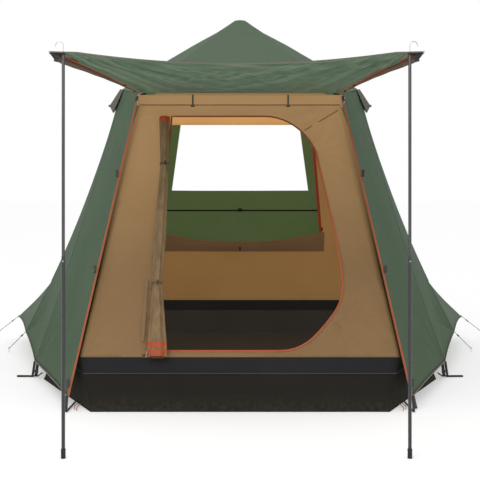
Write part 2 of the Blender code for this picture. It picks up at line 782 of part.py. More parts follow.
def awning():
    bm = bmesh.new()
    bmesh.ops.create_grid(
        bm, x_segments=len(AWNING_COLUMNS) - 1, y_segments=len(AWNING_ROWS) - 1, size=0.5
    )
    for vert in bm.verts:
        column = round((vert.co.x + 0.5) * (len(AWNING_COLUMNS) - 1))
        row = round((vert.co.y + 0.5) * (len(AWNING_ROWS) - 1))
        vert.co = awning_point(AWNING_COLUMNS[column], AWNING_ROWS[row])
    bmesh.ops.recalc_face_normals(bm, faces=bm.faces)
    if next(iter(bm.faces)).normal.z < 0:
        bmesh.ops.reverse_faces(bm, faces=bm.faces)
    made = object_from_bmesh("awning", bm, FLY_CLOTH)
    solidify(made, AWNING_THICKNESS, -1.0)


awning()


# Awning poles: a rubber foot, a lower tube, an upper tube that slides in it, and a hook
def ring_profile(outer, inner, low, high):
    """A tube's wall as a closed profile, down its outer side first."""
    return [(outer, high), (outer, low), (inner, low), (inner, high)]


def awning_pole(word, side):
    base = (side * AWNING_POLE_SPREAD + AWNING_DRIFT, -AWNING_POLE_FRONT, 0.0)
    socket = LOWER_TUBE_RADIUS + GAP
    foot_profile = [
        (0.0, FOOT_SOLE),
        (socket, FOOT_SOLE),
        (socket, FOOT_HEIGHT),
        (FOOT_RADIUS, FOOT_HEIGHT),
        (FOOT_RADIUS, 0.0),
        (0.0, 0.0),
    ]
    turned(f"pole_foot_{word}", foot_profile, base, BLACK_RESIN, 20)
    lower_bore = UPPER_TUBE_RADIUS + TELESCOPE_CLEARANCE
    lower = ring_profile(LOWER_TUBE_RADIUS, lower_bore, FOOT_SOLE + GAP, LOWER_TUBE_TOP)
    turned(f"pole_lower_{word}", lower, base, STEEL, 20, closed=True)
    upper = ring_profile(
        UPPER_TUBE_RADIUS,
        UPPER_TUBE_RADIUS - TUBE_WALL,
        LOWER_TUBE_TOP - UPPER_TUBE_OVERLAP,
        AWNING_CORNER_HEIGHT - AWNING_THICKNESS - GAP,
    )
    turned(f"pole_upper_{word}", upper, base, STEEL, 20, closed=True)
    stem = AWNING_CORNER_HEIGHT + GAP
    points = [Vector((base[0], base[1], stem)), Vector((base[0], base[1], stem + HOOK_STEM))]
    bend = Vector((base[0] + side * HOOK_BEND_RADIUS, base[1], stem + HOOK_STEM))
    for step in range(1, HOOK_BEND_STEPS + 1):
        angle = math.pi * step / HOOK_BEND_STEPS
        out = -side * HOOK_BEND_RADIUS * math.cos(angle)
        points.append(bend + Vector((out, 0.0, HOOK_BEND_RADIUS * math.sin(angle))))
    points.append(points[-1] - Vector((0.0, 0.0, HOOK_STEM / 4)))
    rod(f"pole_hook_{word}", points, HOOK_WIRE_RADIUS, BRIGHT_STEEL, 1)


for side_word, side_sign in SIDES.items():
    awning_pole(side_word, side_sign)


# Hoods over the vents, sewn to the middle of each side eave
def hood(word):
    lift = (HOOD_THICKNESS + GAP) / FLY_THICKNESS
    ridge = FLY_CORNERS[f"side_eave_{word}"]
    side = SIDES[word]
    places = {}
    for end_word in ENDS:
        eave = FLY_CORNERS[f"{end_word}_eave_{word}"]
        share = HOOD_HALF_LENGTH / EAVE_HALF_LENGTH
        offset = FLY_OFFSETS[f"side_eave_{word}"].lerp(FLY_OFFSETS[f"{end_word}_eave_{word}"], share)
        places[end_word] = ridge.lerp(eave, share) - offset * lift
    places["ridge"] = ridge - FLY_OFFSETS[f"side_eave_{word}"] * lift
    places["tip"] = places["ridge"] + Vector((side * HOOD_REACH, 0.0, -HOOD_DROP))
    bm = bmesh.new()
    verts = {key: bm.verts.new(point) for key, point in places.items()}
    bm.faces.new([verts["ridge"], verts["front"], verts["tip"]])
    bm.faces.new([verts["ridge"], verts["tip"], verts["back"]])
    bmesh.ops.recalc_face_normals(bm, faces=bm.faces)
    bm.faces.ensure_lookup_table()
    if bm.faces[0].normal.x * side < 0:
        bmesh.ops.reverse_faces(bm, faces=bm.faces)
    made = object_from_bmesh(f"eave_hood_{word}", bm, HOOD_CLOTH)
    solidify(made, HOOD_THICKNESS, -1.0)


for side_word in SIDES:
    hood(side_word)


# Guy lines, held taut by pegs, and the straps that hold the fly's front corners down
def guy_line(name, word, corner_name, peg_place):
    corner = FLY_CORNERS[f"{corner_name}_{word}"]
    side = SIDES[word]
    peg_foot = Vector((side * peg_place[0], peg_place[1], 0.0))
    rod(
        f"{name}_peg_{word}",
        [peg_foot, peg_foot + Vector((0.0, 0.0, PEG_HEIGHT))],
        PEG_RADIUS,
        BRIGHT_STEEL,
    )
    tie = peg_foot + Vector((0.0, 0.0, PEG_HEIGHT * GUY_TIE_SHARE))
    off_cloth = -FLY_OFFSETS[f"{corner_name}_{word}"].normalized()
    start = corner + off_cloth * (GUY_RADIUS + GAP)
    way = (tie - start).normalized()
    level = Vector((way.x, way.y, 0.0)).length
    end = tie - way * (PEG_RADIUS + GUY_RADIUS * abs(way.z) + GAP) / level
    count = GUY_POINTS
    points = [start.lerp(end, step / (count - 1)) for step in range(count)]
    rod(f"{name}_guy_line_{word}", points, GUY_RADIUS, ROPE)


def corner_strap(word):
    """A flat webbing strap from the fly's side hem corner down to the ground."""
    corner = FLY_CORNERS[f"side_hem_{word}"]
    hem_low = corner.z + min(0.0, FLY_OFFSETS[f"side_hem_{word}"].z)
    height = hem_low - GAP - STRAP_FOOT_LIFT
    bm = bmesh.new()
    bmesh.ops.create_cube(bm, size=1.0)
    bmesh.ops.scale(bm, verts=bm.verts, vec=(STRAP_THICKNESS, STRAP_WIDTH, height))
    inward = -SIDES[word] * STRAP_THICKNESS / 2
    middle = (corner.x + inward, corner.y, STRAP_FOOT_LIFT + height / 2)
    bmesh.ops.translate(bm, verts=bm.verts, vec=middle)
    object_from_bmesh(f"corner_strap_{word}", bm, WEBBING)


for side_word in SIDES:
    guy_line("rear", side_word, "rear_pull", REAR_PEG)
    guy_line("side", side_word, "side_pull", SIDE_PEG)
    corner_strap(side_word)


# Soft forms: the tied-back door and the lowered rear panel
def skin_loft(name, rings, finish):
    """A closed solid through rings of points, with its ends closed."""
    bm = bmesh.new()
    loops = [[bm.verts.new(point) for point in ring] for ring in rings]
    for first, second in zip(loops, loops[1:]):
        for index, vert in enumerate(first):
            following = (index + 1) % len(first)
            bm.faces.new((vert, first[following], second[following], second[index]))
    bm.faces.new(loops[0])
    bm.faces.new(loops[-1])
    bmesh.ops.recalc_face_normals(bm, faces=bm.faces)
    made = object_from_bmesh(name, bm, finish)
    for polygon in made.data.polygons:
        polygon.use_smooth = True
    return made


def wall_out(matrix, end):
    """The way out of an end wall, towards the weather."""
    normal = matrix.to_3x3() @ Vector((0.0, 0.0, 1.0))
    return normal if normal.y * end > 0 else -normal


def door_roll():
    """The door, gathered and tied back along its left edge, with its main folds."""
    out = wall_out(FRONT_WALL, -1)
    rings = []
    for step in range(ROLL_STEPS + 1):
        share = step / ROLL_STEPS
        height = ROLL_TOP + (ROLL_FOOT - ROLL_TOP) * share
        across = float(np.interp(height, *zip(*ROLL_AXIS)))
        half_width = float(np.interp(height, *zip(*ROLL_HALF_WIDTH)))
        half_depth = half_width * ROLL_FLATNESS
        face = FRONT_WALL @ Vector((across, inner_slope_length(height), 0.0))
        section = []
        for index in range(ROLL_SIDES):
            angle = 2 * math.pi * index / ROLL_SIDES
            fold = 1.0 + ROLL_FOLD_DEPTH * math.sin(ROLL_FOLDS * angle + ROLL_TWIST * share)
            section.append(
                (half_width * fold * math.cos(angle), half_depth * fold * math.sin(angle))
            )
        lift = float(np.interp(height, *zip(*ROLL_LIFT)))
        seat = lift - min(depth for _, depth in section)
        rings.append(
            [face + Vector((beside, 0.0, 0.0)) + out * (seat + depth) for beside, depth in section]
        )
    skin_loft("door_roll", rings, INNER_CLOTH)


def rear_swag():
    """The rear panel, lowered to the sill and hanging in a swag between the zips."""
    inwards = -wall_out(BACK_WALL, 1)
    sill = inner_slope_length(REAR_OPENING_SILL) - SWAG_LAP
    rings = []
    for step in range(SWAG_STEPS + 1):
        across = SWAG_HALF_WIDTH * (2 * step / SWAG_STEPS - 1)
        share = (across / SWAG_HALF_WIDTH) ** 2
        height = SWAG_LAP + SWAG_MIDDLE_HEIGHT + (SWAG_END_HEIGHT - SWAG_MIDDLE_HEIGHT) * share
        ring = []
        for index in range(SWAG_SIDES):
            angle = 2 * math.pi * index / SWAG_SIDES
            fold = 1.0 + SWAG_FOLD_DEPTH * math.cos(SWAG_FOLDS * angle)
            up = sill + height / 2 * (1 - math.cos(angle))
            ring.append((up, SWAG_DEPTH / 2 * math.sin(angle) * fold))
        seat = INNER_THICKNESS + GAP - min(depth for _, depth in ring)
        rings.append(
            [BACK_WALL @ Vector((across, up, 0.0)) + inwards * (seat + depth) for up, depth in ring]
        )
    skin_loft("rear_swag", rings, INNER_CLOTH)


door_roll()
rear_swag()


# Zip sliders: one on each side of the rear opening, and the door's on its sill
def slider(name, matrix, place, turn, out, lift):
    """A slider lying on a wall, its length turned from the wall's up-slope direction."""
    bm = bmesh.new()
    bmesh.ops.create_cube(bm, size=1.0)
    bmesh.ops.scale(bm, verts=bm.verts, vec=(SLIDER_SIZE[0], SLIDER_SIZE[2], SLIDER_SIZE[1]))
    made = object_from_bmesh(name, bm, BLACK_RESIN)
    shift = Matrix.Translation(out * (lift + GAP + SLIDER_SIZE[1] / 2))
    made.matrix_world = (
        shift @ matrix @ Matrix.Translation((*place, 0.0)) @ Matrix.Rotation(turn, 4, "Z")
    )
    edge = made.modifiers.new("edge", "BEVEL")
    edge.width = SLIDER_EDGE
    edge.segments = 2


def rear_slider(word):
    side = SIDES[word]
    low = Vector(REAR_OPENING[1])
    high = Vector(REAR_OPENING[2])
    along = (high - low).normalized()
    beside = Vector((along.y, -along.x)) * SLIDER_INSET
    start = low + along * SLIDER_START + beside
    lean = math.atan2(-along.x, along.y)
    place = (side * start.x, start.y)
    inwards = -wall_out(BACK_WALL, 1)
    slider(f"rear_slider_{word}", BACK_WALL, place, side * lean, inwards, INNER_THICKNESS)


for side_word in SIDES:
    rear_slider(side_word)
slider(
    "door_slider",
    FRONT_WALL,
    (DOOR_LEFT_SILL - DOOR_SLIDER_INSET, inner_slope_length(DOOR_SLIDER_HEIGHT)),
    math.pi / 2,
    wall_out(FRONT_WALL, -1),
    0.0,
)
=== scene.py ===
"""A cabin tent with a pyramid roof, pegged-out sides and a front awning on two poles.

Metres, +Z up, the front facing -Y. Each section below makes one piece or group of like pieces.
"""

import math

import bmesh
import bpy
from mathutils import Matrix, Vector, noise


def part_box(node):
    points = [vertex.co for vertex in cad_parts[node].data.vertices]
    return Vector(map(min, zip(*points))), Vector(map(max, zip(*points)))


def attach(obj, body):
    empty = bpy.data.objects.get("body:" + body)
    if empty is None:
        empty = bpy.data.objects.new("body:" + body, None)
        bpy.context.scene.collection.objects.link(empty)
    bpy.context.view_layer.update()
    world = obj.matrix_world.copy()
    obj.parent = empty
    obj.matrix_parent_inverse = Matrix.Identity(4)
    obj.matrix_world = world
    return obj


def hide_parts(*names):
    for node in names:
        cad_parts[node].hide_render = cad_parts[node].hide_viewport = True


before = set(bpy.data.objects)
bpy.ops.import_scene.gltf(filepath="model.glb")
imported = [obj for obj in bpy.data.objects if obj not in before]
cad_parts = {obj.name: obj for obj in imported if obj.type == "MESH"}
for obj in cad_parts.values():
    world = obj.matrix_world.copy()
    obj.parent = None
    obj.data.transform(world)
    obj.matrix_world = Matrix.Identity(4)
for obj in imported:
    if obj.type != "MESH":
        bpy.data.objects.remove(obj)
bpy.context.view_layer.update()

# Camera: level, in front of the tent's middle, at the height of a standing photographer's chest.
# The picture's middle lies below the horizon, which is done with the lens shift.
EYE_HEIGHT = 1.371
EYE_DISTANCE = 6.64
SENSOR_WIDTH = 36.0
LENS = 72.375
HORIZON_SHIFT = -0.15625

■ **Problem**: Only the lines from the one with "lean, inwards, INNER_THICKNESS)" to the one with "cad_parts[node].hide_render = cad_parts[node].hide_viewport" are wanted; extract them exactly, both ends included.

■ **Solved exercise**:
    slider(f"rear_slider_{word}", BACK_WALL, place, side * lean, inwards, INNER_THICKNESS)


for side_word in SIDES:
    rear_slider(side_word)
slider(
    "door_slider",
    FRONT_WALL,
    (DOOR_LEFT_SILL - DOOR_SLIDER_INSET, inner_slope_length(DOOR_SLIDER_HEIGHT)),
    math.pi / 2,
    wall_out(FRONT_WALL, -1),
    0.0,
)
=== scene.py ===
"""A cabin tent with a pyramid roof, pegged-out sides and a front awning on two poles.

Metres, +Z up, the front facing -Y. Each section below makes one piece or group of like pieces.
"""

import math

import bmesh
import bpy
from mathutils import Matrix, Vector, noise


def part_box(node):
    points = [vertex.co for vertex in cad_parts[node].data.vertices]
    return Vector(map(min, zip(*points))), Vector(map(max, zip(*points)))


def attach(obj, body):
    empty = bpy.data.objects.get("body:" + body)
    if empty is None:
        empty = bpy.data.objects.new("body:" + body, None)
        bpy.context.scene.collection.objects.link(empty)
    bpy.context.view_layer.update()
    world = obj.matrix_world.copy()
    obj.parent = empty
    obj.matrix_parent_inverse = Matrix.Identity(4)
    obj.matrix_world = world
    return obj


def hide_parts(*names):
    for node in names:
        cad_parts[node].hide_render = cad_parts[node].hide_viewport = True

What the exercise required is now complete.